Thursday, January 10, 2008

The South Carolina Debate: A Dissenting View

It remains to be seen if it is too little, too late, but Fred Thompson's performance in tonight's debate was thoughtful, focused and assertive. He owns all the issues and is a solid guy, but his disdain for the less savory aspects of the political process and media-hostile style have perhaps been his undoing. I would be proud to have him as our president.

John McCain is the Bob Dole of the 2008 race - a respected war hero, battle-scarred, with years of campaigns and the baggage that only comes from decades of Congressional sausage-making. Like Dole he is dour, old and unelectable in the general - I only hope Republicans don't make the same mistake and nominate him.

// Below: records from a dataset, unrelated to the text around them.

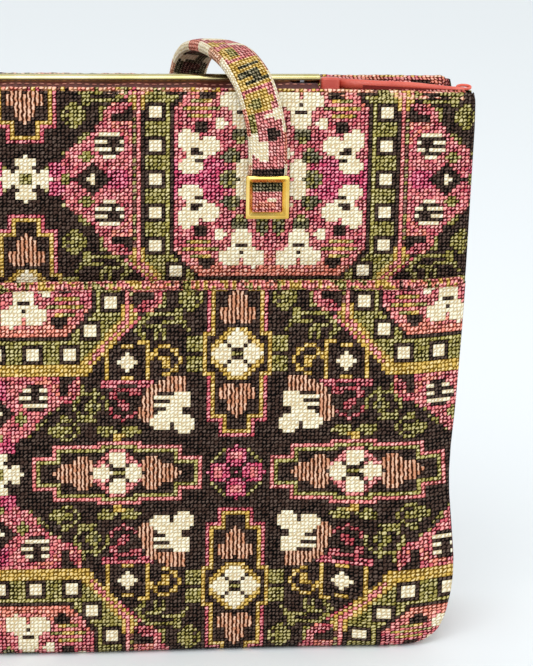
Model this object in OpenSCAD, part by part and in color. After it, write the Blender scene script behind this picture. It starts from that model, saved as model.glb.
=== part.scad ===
// Box purse: a stiff tapestry handbag with an open pocket across the front, side gussets that
// fold in at the top, a hinged inner frame with two brass bars, and two padded strap handles.
// X runs to the right, Y from front to back and Z up. The origin is the middle of the base.

/* [Body] */
// Width of the bag
bag_w = 320; // [280:1:360]
// Height of the walls
bag_h = 203; // [185:1:230]
// Depth from the front face to the back face
bag_d = 50; // [44:1:70]
// Width of the rounded bottom corner, seen from the front
corner_w = 25; // [12:1:40]
// Height of the rounded bottom corner, seen from the front
corner_h = 34; // [12:1:50]
// Radius of the rounded top corner of a wall
top_r = 3; // [1:0.5:8]
// Radius of the long bottom edges
edge_r = 5; // [2:0.5:8]

/* [Layers] */
// Thickness of the tapestry cover
cover_t = 1.2; // [0.8:0.1:2]
// Thickness of the stiffening board
board_t = 1.6; // [1:0.1:3]
// Thickness of the leather lining
lining_t = 0.8; // [0.5:0.1:1.5]

/* [Gusset] */
// How far the side folds in at the top
fold_in = 39; // [20:1:45]
// Height at which the fold starts
fold_low = 34; // [20:1:80]

/* [Pocket] */
// Height of the front pocket's rim
pocket_h = 136; // [100:1:150]
// Free depth inside the pocket
pocket_gap = 4.8; // [4.4:0.1:10]
// Thickness of the pocket's tapestry
pocket_cover_t = 1.2; // [0.8:0.1:2]
// Thickness of the pocket's lining
pocket_lining_t = 0.6; // [0.4:0.1:1]
// Width over which each side of the pocket slopes back to the wall
pocket_slope = 19; // [12:1:40]
// Height of the closed floor of the pocket
pocket_floor = 10; // [6:1:20]
// Height of the rolled rim
rim_h = 3.2; // [2:0.1:6]
// How far the rolled rim stands out
rim_out = 0.6; // [0.3:0.1:1.5]

/* [Frame] */
// Depth of one brass bar
bar_d = 2; // [1.6:0.1:3]
// Height of a brass bar
bar_h = 2; // [1.6:0.1:4]
// Gap between the two closed bars
bar_gap = 0.2; // [0.1:0.05:0.6]
// Height of the top of the bars above the rim
bar_rise = 2.6; // [0:0.1:4]
// Distance from the hinge pin to the bottom of the bars
arm_l = 37.6; // [30:0.2:45]
// Thickness of a frame arm
arm_t = 1.4; // [1:0.1:2]
// Side clearance between the moving arms
arm_gap = 0.4; // [0.2:0.05:0.8]
// Radius of the round end of an arm
arm_r = 3.2; // [2.6:0.1:4]
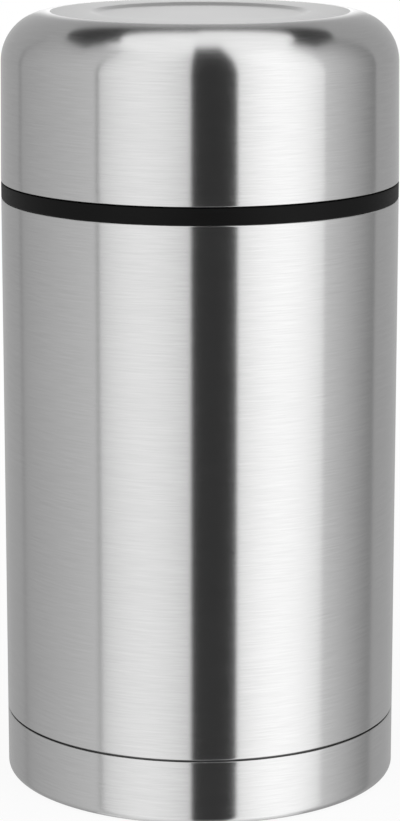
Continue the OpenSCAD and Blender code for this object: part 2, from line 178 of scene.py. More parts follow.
class FoodJarColours(bpy.types.PropertyGroup):
    """Colours of the visible materials."""
    steel: colour("Outer steel", "Brushed steel of the body, the base cap and the cup", "#C8C8C8")
    # The unpolished steel's dark grey is painted shade: it darkens the seam's groove where shade falls.
    unpolished_with_painted_shade: colour("Unpolished steel, painted shade", "Pressed steel of the body's foot, neck and joint", "#696969")
    vessel: colour("Vessel steel", "Spun and polished steel of the inner vessel", "#C2C2C1")
    collar: colour("Collar", "Black plastic of the collar", "#0A0A0A")
    stopper: colour("Stopper", "Black plastic of the stopper", "#1E1E20")
    liner: colour("Liner", "Black plastic of the cup's liner", "#232325")
    button: colour("Button", "Dark grey plastic of the vent's button and stem", "#38383B")
    silicone: colour("Silicone", "Grey silicone of the gasket and the vent's disc", "#8E9194")
    floor: colour("Floor", "Pale studio floor", "#F4F4F4")


class FoodJarStudio(bpy.types.PropertyGroup):
    """The camera and the light tent."""
    camera_distance: length("Camera distance", "Level distance from the axis to the camera", 0.7826)
    camera_height: length("Camera height", "Height of the camera", 0.2679)
    camera_pitch: bpy.props.FloatProperty(name="Pitch", description="Downward tilt of the camera",
                                          default=math.radians(12.27), subtype="ANGLE")
    lens: bpy.props.FloatProperty(name="Lens", description="Focal length on a 36 mm sensor, in millimetres",
                                  default=131.9, min=1)
    tent_radius: length("Tent radius", "Radius of the ring of soft light panels", 3.0)
    floor_radius: length("Floor radius", "Radius of the floor", 6.0)


# ---- Outlines: rows of (radius, height) ----

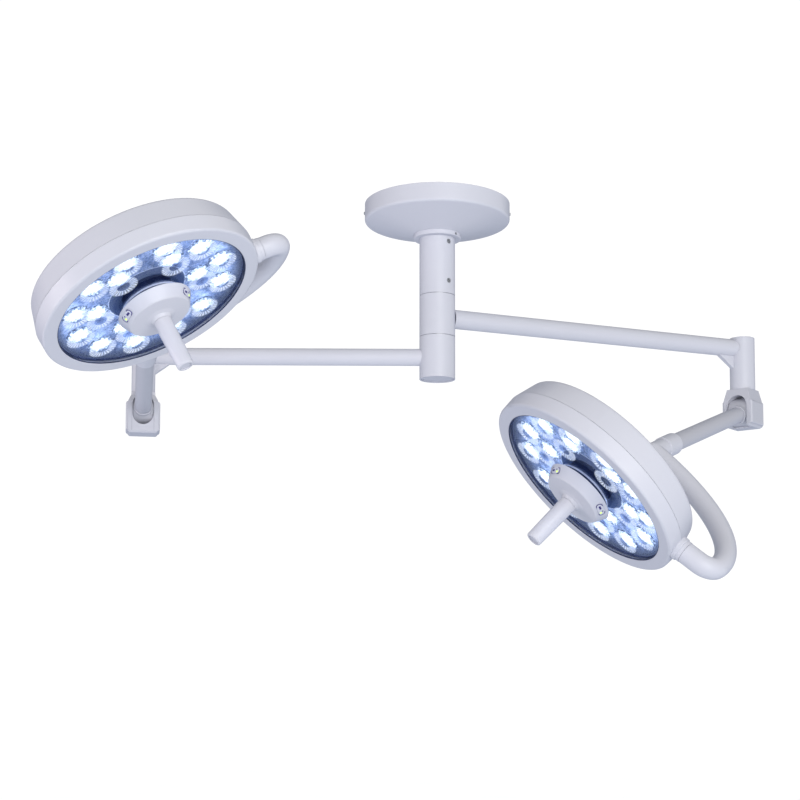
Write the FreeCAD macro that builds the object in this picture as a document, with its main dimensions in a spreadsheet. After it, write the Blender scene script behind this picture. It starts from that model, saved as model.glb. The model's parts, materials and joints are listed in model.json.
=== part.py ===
"""Ceiling-mounted surgical light with two heads on articulated arms.

Frame: +Z up, origin at the centre of the ceiling mounting face, millimetres.
A fixed column hangs from the ceiling.  Two hubs turn on it, and each carries the same chain:
arm, elbow with drop tube, clevis, spring arm, C-shaped yoke, round LED head, pull-off handle.
"""
import FreeCAD, Part
import math
import os
import Sketcher

OUT_DIR = "parts"
X_AXIS = FreeCAD.Vector(1, 0, 0)
Y_AXIS = FreeCAD.Vector(0, 1, 0)
Z_AXIS = FreeCAD.Vector(0, 0, 1)
ORIGIN = FreeCAD.Vector(0, 0, 0)
ALONG_X = FreeCAD.Rotation(Z_AXIS, X_AXIS)
ALONG_Y = FreeCAD.Rotation(Z_AXIS, Y_AXIS)
OVERCUT = 2.0       # how far a cutting tool reaches past the face it opens
RUN_GAP = 0.05      # radial clearance of every running fit

COLUMN = {
    "plate_radius": 150.0, "plate_thickness": 10.0, "plate_bore": 26.0,
    "ceiling_bolt_circle": 120.0, "ceiling_bolt_hole": 6.5, "ceiling_bolt_count": 6,
    "lug_reach": 203.5, "lug_width": 24.0, "lug_thickness": 4.0, "lug_drop": 36.0,
    "lug_overlap": 6.0,
    "canopy_radius": 207.0, "canopy_depth": 50.0, "canopy_fall": 39.0, "canopy_wall": 3.0,
    "canopy_edge": 8.0,
    "canopy_screw_drop": 25.0, "canopy_screw_head": 4.5, "canopy_screw_shank": 2.5,
    "canopy_screw_socket": 1.25,
    "screw_head_height": 3.0, "screw_head_bevel": 1.4,
    "collar_radius": 68.0, "collar_height": 12.0, "collar_edge": 2.5,
    "tube_radius": 50.8, "tube_bore": 44.0, "tube_top": 38.0, "tube_bottom": 265.0,
    "tube_hole_gap": 0.5,
    "flange_radius": 85.0, "flange_thickness": 12.0, "flange_bolt_circle": 68.0,
    "flange_bolt_radius": 5.0, "flange_bolt_head": 9.0, "flange_bolt_count": 4,
    "flange_bolt_head_height": 7.0, "flange_bolt_tip_gap": 2.0,
    "journal_radius": 35.0, "cable_bore": 15.0,
    "washer_radius": 49.0, "washer_thickness": 1.5,
    "upper_hub_bottom": 383.5, "lower_hub_bottom": 505.5,
    "nut_pocket_depth": 25.0, "nut_pocket_radius": 47.0, "nut_radius": 44.0, "nut_height": 11.5,
    "nut_washer_gap": 1.0, "cap_recess": 3.0, "cap_height": 8.0, "cap_plug_height": 20.0,
    "cap_bevel": 1.5,
    "upper_screw_drop": 116.0, "lower_screw_drop": 229.0, "tube_screw_angle": -51.0,
    "tube_screw_head": 7.0, "tube_screw_shank": 4.0, "tube_screw_length": 18.0,
    "tube_screw_seat": 3.0, "tube_screw_sink": 0.6,
    "socket_radius": 3.0, "socket_depth": 4.0,
    "collar_screw_angle": -40.0, "collar_screw_radius": 4.0, "collar_screw_sink": 1.0,
    "collar_screw_socket": 2.1,
    "supply_length": 140.0, "supply_width": 54.0, "supply_height": 30.0, "supply_offset": 90.0,
}

# Lengths of the left light; the right light is the next size up of the same design.
LIGHT = {
    "tube_wall": 4.0, "bush_wall": 3.0, "bush_length": 25.0, "socket_start": 43.0,
    "elbow_floor": 18.0, "elbow_bore": 12.0, "cap_rise": 1.5, "elbow_cap_height": 3.5,
    "elbow_cap_edge": 1.5, "gusset_length": 38.0, "gusset_drop": 27.0, "gusset_thickness": 14.0,
    "gusset_root": 6.0,
    "stub_radius": 20.0, "stub_length": 58.0, "stub_end_gap": 2.0,
    "clevis_half_width": 41.5, "clevis_half_depth": 41.0, "clevis_top": 49.0,
    "clevis_bottom": 67.0, "clevis_neck": 33.0, "neck_drop": 9.0, "shoulder_drop": 27.0,
    "clevis_edge": 5.0,
    "slot_half_width": 28.6, "slot_radius": 39.4, "stub_start": 42.0, "mouth_arch": 14.5,
    "mouth_cup": 14.9, "cover_thickness": 6.0, "cover_margin": 2.0, "cover_edge": 5.5,
    "pin_radius": 9.0, "barrel_radius": 39.0, "barrel_half_width": 28.4, "barrel_edge": 3.0,
    "root_radius": 24.0, "ring_radius": 26.5, "ring_start": 38.0, "ring_end": 46.0,
    "ring_edge": 1.5,
    "spring_tube_radius": 23.0, "spring_tube_bore": 19.0, "spring_tube_start": 36.0,
    "spring_tube_end": 442.0, "journal_block": 70.0, "swivel_radius": 12.0,
    "swivel_head_radius": 17.0, "swivel_head": 4.0, "swivel_reach": 65.0,
    "coil_radius": 14.0, "coil_wire": 2.5, "coil_start": 39.0, "coil_end": 365.0,
    "coil_pitch": 20.0,
    "spring_length": 880.3, "seam": 0.6,
    "yoke_radius": 25.8, "collar_radius": 28.6, "collar_length": 62.0, "collar_edge": 2.5,
    "yoke_reach": 335.0, "yoke_bend": 34.0, "yoke_sag": 302.0,
    "yoke_offset": 119.6, "leg_start": 285.0, "knuckle_ball": 25.8,
    "pivot_radius": 12.0, "pivot_start": 237.0, "pivot_end": 330.0, "pivot_head": 17.0,
    "pivot_head_height": 4.0,
    "head_radius": 266.4, "seam_height": 7.6, "back_radius": 251.5, "back_height": 69.5,
    "back_crown": 74.0, "shell": 3.0, "back_edge": 12.0,
    "spigot_radius": 261.0, "spigot_wall": 3.5, "spigot_drop": 6.0,
    "boss_radius": 29.0, "boss_start": 238.0, "boss_shoulder": 275.0, "boss_end": 284.4,
    "boss_step_radius": 26.5, "boss_edge": 1.5,
    "front_radius": 264.2, "front_height": 31.7, "opening_radius": 230.9, "lip": 3.7,
    "bezel_depth": 11.7, "bezel_wall": 3.6, "bezel_edge": 6.0, "opening_edge": 1.5,
    "glass_radius": 234.0, "glass_thickness": 4.0, "glass_bore": 74.0,
    "glass_gap": 0.5, "notch_gap": 0.5, "notch_margin": 1.0,
    "tray_radius": 228.0, "tray_front": 20.0, "tray_back": 6.0, "tray_inner": 90.0,
    "tray_hub_bore": 62.0, "tray_step": 3.0,
    "inner_ring": 125.0, "outer_ring": 183.0, "inner_count": 6, "outer_count": 12,
    "cup_front_radius": 28.5, "cup_back_radius": 9.0,
    "lens_radius": 29.3, "lens_thickness": 3.5, "lens_land": 21.0, "lens_rim": 2.0,
    "lens_crown": 14.7,
    "led_base_radius": 13.0, "led_base_height": 3.0, "led_radius": 6.0, "led_height": 5.0,
    "led_shoulder": 3.0, "led_tip": 3.0,
    "hub_stem": 58.0, "hub_neck": 73.0, "hub_neck_top": 22.0, "hub_base_radius": 88.8,
    "hub_base_height": 38.9, "hub_skirt_radius": 88.5, "hub_skirt_height": 40.4,
    "hub_front_radius": 75.0, "hub_front_height": 65.5, "hub_edge": 2.5,
    "hub_face_height": 70.0, "hub_face_radius": 36.0, "flare_radius": 26.0, "flare_height": 73.0,
    "handle_root_radius": 21.5, "handle_root_height": 80.0, "post_radius": 9.0,
    "post_end": 150.0, "handle_seam": 0.5, "handle_tip_radius": 19.5, "handle_end": 204.7,
    "handle_edge": 4.5, "handle_recess_radius": 13.5, "handle_recess": 3.0,
    "key_length": 40.0, "key_width": 16.0, "key_corner": 7.5, "key_proud": 0.6,
    "key_depth": 2.6, "key_gap": 0.4, "key_floor": 0.8, "key_height": 53.5,
    "key_wall_overlap": 12.0, "key_block": 30.0,
}
RIGHT_SCALE = 1.107
COUNTS = ("inner_count", "outer_count")
CANOPY_SCREW_ANGLES = (0.0, 90.0, 180.0)

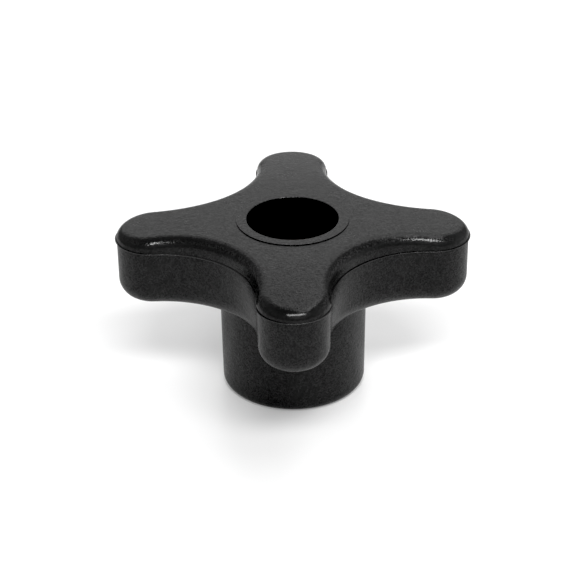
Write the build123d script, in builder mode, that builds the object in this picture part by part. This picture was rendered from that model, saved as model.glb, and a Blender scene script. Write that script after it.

It is easy to see Mike Huckabee as another Clinton - polished and eminently likable, spouting rhetoric that soothes but does not nourish. But he seems less self-aggrandizing and far less knowledgeable than his predecessor in the Governor's Mansion. He's not quite an empty suit, but behind those crafty verbal thrusts and parries lies a man that I feel is less than qualified for the job.

Mitt Romney is a kind of a political Rorschach test - his sense of destiny, political pedigree, Mormon uprightness and almost stereotypical good looks provoke in some a sort of reverence. I see a man driven for all the wrong reasons and trying too hard.

Ron Paul (say it like Matt Damon in "Team America"). Okay, I'm done with him.

Rudy Giuliani has been a bit of a revelation. If Fred can't catch fire in SC and elsewhere, his well-informed, upbeat message trumps whatever doubts I have about his conservative credentials. He's my solid second choice at this point.